The saxophone will eventually become just an extension of your body and therefore an extension of you mind. Just like the long tones the instruction, different from the book, was to also do the long tones with all manner of crescendos and decrescendos. You will find over time it is easier for instance to crescendo into a downward overtone movement and decrescendo into an upward overtone interval. You should also practice doing the opposite changing notes downward and the very softest point in a decrescendo and changing notes upward and the very apex of a crescendo. These crescendo decrescendo exercises added to the overtone exercises will really help turbo-charge the chop building aspect of the overtone exercises.

One more point is that the overtone exercises in the book only use the low note fingerings because all notes on the saxophone are extensions of these few lower fingerings. There is never any need to do overtones on higher fingerings. It would be possible to play any music using only the few low note fingerings, say up to about D. It might even be a fun exercise to try to play some music using overtones and only the low note fingerings.

I think that's about it. If you follow this basic style you should consider yourself a Joe Allard school saxophone player.


The following exercise was given by a member of SOTW called Black Obelisk:

The pitch-bending throat exercise with the horn is:

Play a bis Bb, either octave (you pick, but let's say, lower)

Play the Bb, then add a finger & play the A. Go back to the Bb, with the sound of the A in your ear, and WITH YOUR LARYNX, lower the pitch of the Bb to match the A. Then finger the A to compare. Toggle back & forth between fingerings & try to stay with the same pitch (A). You can also play the Bb, slur down to A with your LARYNX, then slur back to the Bb, in time. ("Da Ooh Ah")

Then do the same fingering A, with A to G#, then G to F#, etc...

To start to get the feeling of a "loose larynx", play a C major scale "backwards", in other words, start on middle C, but HOLD DOWN THE OCTAVE KEY & try to play a descending C scale in the lower octave whilst holding down the octave key. Don't worry about tone; just see if you can make the pitches, it’s going to sound like crap.

See how far you can go. See how far you can go after doing it a week...a month..
Then play the ascending C scale, from middle C to high C, with the octave key OFF. That exercise will help you understand the feeling you need in your larynx to accomplish the other stuff.
ALSO:
DO THIS STUFF SLOW!! Really slow. The point is to really feel it & listen & judge, not to race through it, like, "OK, I did my Allard stuff, now time to play licks". If you only worked on one exercise a week, but really did it carefully & slow, you'll really see the benefits. It’s a slow process.


Here's a video made by SOTW member Dan Perez illustrating exercises using only the saxophone mouthpiece. Dan learned these from his teacher Scott Grimaldi.
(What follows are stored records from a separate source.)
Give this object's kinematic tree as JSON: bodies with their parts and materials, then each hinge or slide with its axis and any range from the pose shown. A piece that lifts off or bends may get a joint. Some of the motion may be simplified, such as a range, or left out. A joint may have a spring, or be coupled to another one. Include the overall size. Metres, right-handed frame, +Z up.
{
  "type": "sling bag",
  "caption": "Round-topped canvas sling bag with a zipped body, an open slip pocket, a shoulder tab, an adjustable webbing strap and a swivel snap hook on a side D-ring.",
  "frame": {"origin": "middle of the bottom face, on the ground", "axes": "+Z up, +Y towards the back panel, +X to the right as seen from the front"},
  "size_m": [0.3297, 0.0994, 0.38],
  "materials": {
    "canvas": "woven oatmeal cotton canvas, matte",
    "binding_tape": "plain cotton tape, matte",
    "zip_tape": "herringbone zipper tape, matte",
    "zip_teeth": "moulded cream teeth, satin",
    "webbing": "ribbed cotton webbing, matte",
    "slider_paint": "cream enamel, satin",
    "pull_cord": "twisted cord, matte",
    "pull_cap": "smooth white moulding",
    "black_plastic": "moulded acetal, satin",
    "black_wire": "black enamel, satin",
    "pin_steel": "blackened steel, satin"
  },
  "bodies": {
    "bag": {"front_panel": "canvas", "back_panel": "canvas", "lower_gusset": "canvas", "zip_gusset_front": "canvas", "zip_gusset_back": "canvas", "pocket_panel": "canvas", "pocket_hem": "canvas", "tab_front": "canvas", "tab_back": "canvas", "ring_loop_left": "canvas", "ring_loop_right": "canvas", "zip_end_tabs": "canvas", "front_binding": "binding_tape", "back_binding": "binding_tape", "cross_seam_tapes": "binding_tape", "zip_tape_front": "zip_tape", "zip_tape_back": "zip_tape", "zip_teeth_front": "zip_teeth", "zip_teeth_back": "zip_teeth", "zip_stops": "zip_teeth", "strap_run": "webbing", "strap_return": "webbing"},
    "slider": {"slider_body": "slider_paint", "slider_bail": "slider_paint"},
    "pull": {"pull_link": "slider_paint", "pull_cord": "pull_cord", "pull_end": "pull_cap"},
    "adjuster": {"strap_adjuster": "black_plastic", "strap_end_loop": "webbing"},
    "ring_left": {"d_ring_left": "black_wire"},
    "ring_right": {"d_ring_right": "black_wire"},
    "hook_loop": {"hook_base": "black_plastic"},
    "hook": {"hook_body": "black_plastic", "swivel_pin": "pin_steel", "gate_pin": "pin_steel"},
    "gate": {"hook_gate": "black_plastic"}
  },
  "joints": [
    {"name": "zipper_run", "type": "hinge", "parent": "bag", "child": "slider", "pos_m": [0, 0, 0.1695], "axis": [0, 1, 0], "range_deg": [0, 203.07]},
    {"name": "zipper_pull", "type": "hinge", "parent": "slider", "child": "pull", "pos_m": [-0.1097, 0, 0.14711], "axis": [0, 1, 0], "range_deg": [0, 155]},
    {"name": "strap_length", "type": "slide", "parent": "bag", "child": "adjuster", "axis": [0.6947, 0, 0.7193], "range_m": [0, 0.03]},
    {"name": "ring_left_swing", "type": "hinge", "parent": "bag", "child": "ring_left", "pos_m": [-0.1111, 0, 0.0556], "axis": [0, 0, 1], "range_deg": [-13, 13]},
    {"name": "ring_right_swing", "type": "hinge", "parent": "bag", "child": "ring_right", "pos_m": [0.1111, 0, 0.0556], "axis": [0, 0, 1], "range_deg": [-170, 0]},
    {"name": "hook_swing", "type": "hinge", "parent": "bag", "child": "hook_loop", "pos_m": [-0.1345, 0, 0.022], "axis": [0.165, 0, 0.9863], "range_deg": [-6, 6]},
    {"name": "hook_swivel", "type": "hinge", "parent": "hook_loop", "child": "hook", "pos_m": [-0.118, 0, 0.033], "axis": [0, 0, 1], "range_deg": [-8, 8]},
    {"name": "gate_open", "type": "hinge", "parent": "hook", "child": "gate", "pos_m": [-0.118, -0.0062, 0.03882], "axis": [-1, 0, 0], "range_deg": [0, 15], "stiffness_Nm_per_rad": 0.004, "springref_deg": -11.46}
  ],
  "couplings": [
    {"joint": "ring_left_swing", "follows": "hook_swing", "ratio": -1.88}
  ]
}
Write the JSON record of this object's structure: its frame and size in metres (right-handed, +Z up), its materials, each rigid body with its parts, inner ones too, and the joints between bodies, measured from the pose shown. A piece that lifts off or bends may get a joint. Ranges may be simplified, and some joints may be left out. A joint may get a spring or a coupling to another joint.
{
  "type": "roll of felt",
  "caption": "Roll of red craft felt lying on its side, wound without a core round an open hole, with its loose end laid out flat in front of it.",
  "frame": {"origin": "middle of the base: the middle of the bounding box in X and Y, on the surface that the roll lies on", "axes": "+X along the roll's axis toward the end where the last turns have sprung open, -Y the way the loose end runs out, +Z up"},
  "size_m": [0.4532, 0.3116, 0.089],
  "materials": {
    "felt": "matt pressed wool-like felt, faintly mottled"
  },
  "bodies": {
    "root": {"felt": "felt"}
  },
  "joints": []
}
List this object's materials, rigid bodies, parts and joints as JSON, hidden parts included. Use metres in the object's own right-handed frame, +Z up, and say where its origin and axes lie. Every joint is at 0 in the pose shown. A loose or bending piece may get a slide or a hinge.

The Joe Allard project website

7 comments:

Unknown said...

Thats great stuff Dave, I found after having to do Pilates exercises for my back that also involved 'the bridge' exercise, I made better use of my lungs. After correcting my embrochure as well, I was able to play harder reeds and make a better, thicker sound across the range of the horn. I find now that I make less excuses revolving around my horn and reed and look for the faults in myself. Its a constant life's work in progress. Its great to see this method put down in as such a detailed approach.

José Menezes said...

Thanks Gary and Dave.
Great stuff.
José

Canoxa said...

Awesome! I also came across this, but in an early phase, with less information, and all scrambled.

mrG said...

Thanks for posting this, very very useful- I've started reading Dave Liebman's Developing a personal saxophone sound which also contains a useful helping of Joseph Allard advice -- the original is out of print now, but I see Amazon has a combined printing in paperback with his 'Complete Guide'

I've lost it, but I also had a printed interview with Joe Allard somewhere here, and in it he recounted tales of his own studies as a young boy and the evolution of his method. Wish I could find it again as it was all largely over my head when I first read it, and all I remember now are the photos (some of which you've printed here) and the story of arriving at his lesson to find his clarinet idol in the shop and his teacher absent, asking his idol for a lesson; having forgot his clarinet at home, he recounts his horror at the lack of hygiene of his idol's horn (don't remember the player's name) yet being the dutiful student eager to learn, he put his disgust aside and played on rather than miss this opportunity.

David Carlos Valdez said...

Mr.G,
I think the story you're referring to was from the Joe Allard Project web site. I put a link to it at the bottom of the post.

mrG said...

doh-- yes, so it is. that's it exactly! thanks!

(that should teach me to read the whole post)

Mike Jolkovski said...

I found my way here while looking for info about my old teacher from VCU circa 1977-9, George Lowry. Sad to hear George has passed.

Gary did a beautiful job summarizing his teaching, much better than I could have. George was doing graduate study at Juilliard and commuting to Richmond every week by train. It was like he was bringing fresh wisdom straight from Joe every week. The first text he assigned was Zen in the Art of Archery.

I put down the horn for many years and have recently returned to it. I'm surprised to find I have nice control over tone production, due in large part to the solid foundation I received from George Lowry.

I remember Gary. Tall, soulful tenor player. Once I heard him remonstrate with another musician about playing bad music as a kind of spiritual crime. The idea being that vibrations keep radiating out to infinity, and bad music sort of pollutes the universe. Can't say he's wrong about this. I was very much impressed with his sincerity.

Gary, if you're out there — your name is impossible to google. Reply to this thread or find me (mikejolk) on Saxontheweb. Any other students or colleagues of George ... It would be good to hear from you.